Steering drive layouts:
Vertical guide column structures are widely used in light- to medium-load applications. In heavy-load scenarios, the articulated swing type is the mainstream solution. For forklift-type AGVs where strict vertical alignment of the drive wheel is required, the four-linkage type offers clear advantages.
Special multi-wheel heavy-duty or outdoor layouts:
The swing-axle type, or combinations of multiple swing axles, represents one of the most effective solutions for ensuring reliable ground contact on complex and uneven terrain.
5. Conclusion
Shock-absorbing floating structures form the critical interface between an AGV and the ground. Their performance directly determines the vehicle's operational capability and reliability in complex environments.

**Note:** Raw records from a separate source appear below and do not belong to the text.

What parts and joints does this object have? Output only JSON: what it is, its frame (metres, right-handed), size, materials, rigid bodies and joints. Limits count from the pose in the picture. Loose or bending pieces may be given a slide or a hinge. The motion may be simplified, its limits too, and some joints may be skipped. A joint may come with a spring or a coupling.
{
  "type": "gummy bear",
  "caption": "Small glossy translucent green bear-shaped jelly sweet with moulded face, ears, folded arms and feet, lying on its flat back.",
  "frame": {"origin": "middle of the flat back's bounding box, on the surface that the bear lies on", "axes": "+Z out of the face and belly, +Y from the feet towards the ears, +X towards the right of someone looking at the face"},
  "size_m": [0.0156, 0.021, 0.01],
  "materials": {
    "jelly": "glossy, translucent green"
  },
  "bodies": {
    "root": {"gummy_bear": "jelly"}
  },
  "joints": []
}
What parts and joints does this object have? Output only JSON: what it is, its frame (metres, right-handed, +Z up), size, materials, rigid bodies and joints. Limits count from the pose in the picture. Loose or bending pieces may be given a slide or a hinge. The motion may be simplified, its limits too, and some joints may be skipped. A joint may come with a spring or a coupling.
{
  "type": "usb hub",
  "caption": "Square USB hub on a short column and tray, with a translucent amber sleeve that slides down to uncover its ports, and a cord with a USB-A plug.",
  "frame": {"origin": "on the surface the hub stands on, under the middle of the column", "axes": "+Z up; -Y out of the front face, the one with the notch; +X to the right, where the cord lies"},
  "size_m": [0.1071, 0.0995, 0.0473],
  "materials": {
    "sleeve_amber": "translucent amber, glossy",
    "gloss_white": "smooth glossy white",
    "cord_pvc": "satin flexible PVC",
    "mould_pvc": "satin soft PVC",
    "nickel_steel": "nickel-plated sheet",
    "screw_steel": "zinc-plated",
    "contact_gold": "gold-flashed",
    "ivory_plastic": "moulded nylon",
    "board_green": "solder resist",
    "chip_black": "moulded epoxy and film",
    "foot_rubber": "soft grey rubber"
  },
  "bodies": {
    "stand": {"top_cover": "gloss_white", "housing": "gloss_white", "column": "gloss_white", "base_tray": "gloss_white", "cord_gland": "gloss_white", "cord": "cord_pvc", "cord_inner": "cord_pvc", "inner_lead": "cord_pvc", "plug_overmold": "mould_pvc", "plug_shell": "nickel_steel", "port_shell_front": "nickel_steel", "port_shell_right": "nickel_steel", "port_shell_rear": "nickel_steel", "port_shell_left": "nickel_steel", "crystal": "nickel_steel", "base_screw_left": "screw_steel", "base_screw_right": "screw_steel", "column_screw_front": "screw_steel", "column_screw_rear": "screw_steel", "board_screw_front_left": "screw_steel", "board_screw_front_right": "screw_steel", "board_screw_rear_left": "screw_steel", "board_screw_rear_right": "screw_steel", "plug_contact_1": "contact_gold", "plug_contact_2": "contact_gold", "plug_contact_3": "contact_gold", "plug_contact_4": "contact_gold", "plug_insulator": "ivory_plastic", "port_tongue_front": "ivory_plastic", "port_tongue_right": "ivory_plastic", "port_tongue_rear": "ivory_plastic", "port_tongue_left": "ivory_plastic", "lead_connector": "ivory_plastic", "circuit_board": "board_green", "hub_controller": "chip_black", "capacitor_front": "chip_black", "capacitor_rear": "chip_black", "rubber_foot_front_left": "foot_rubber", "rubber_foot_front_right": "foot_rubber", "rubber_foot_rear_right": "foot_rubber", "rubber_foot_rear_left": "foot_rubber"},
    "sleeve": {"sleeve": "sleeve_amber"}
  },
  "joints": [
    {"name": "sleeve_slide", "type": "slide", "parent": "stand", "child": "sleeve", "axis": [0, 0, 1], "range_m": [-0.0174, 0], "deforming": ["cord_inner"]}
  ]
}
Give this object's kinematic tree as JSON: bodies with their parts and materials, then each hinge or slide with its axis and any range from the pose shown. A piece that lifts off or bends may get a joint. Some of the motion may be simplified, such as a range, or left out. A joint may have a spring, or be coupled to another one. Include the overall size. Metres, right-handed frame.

The core of suspension design lies in accurately matching spring parameters to specific operating conditions-including road profiles, load levels, and vehicle speed-while simultaneously satisfying multiple constraints such as multi-wheel ground contact, load balance, anti-slip performance, and impact buffering.
At present, articulated swing and vertical guide column structures dominate both differential-drive and steering-drive AGVs due to their respective advantages. Four-linkage structures demonstrate outstanding performance in high-end heavy-duty applications, while swing-axle structures provide unique and effective solutions for multi-wheel heavy-duty outdoor AGVs.
Looking ahead, as AGV application scenarios continue to expand and deepen, active and semi-active suspension technologies, as well as intelligent adaptive suspension systems integrated with road perception, are expected to become key development directions to address higher dynamic performance requirements and more extreme operating environments.